Sunday, I’m going to watch Captain Marvel. Saturday, I watched this game.

  • Like Sheila in Army of Darkness, this game got real ugly in a hurry. A minute in, the Golden Knights took advantage of a failed clearance by Derrick Pouliot to swarm the slot, creating a fire drill for the Canucks defensively. They reacted like Arnold Schwarzenegger’s students in Kindergarten Cop: chaos. Paul Stastny ripped a shot off the post, then, while the Canucks watched the puck, Mark Stone put the rebound in the back of the net. Poor Jacob Markstrom didn’t have a chance.
  • Markstrom not having a chance was a running theme. He made two spectacular saves prior to the 2-0 goal, kicking aside a Jon Merrill wrist shot, then robbing Alex Tuch on the rebound. It was all for nought: Merrill got the puck back and his second shot attempt banked in off Tuch on the doorstep. Troy Stecher wasn’t able to out-battle the 6’4” Tuch, which is understandable: he’s a big, beefy guy. He’s the meatiest Tuch since Katya Zamolodchikova on Season 7 of RuPaul’s Drag Race.
  • A few minutes later, it was 3-0. Tanner Pearson wasn’t able to contain Tomas “Nose for the Net” Nosek as he drove to the net, but Markstrom managed to stop his backhand attempt. Unfortunately, Alex Edler had unwisely swiped at the puck instead of tying up his man, Cody Eakin, in front. Eakin got to the rebound and chipped it off Pearson and in.
  • The Tuch and Eakin goals were both pretty lucky, as they banked in off bodies in front, but it’s a lot easier to get lucky when you constantly have the puck in the offensive zone and attack the net relentlessly. Also, it may just be confirmation bias, but it feels like the team from Vegas gets luckier than other teams.
  • Elias Pettersson doesn’t have a goal in ten games now, but he came incredibly close in the first period. Antoine Roussel bounced a pass through to him for a breakaway and he beat Marc-Andre Fleury with a deke, but couldn’t beat the post. It was a fantastic chance and a great move, but there’s just one problem: it was his only shot attempt of the game.
  • Pettersson did get in on the Canucks’ first goal, however, providing the secondary assist to stay at a point-per-game on the season. He and his linemates provided some pushback in the offensive zone and Pettersson set up Alex Biega for a one-timer from the point.
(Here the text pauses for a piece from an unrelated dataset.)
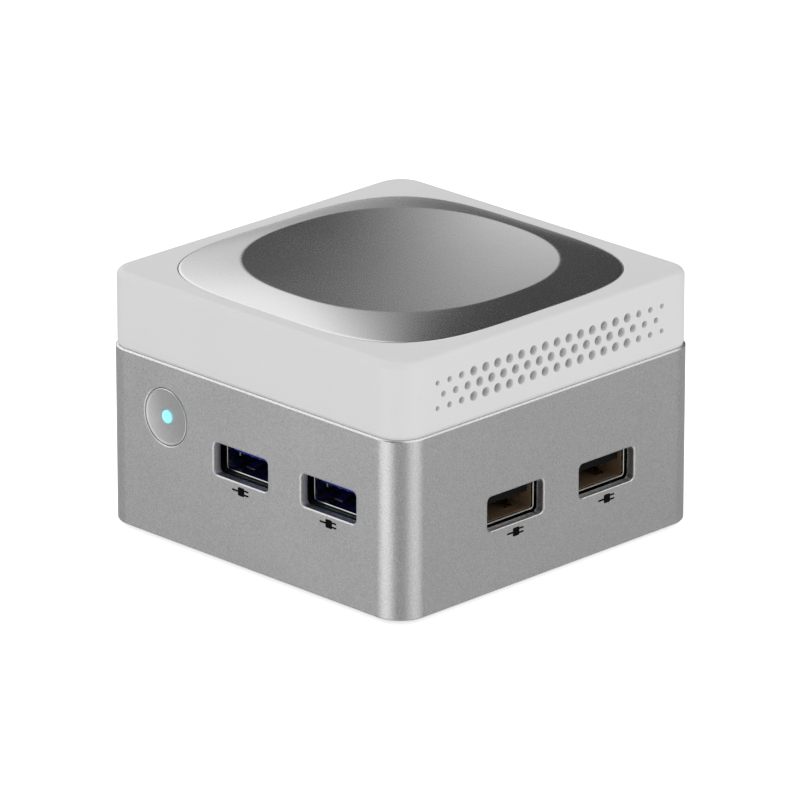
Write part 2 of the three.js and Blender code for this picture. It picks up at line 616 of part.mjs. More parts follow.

Biega got his shot past the first shot-blocker and Brock Boeser made like Marie Kondo and provided a neat tip for his 22nd goal of the season.

 

 

  • Fans didn’t get much time to enjoy Canucks goals in this game. Each time the Canucks scored, the Golden Knights responded with a goal of their own within a minute. This time it was Nosek, who bested Boeser’s tip with an even better tip of his own. The Golden Knights got the Canucks in a spin cycle around the perimeter, then Colin Miller threw the puck towards the net, where Nosek, unimpeded by Luke Schenn at his side, deflected it into the top corner.
  • A couple minutes after that, Jacob Markstrom’s night was done. Stastny caught Edler flat-footed and cut past him into the slot before sliding the puck five-hole on the shuffling Markstrom. Five goals against in just over 14 minutes led to the first goalie pull of the season for the Canucks, with Thatcher Demko coming in for Markstrom, whose teammates owe him a nice gift basket, or a couple flights of beer, or something. Their defence had more holes than the Terminator franchise.
  • The Golden Knights took it pretty easy on Demko, or rather, they took the foot off the gas and coasted for the rest of the game after Markstrom was pulled. They had 16 shots on goal in the first 14:17 of the game. Demko faced just 17 shots in the rest of the game.
  • Bo Horvat scored his 20th of the season in the second period off a rush sparked by a nice defensive play by Biega. Nikolay Goldobin angled off Pierre-Edouard “Beautiful Horse” Bellemare at the blue line and Biega stepped up to poke the puck up to Antoine Roussel, who sent Horvat up the right wing. His wrist shot zipped under Fleury’s arm like pit zips.

 

 

  • There weren’t many positive stories for the Canucks in this one, but Biega was one of them. He had a two-point night with assists on both Canucks goals and played a career-high 22 minutes and 22 seconds. The Bulldog has 7 points in his last 11 games. Not bad!
  • Of course, the Golden Knights ruined the good vibes by getting a lucky goal a minute later. Nate Schmidt was wide open after a sloppy line change by the Canucks, and his snapper made like a Florian “Venom” Kohler trick shot: off a stick and through the legs. Leivo’s stick and Demko’s legs, to be specific.
  • During the second intermission, Nick Kypreos suggested that this was the type of game where the Canucks miss Erik Gudbranson, as he could have provided some pushback. I don’t know why analysts on national broadcasts are so eager to prove that they don’t watch any Canucks games, but to be clear, this is the exact type of game where Gudbranson struggled most: against a team with superior speed and superb passing. I’m sorry, but the Golden Knights would have picked Gudbranson apart.
  • Another positive: Jake Virtanen returned to action for the first time since Ryan Getzlaf fractured his ribs. While a little shaky to start, Virtanen got more and more comfortable as the game progressed, finishing with four shots on goal and five hits. He even hit a cross bar in the third period, nearly triggering the first #ShotgunJake in over a month. After the last month, Canucks fans could have used it.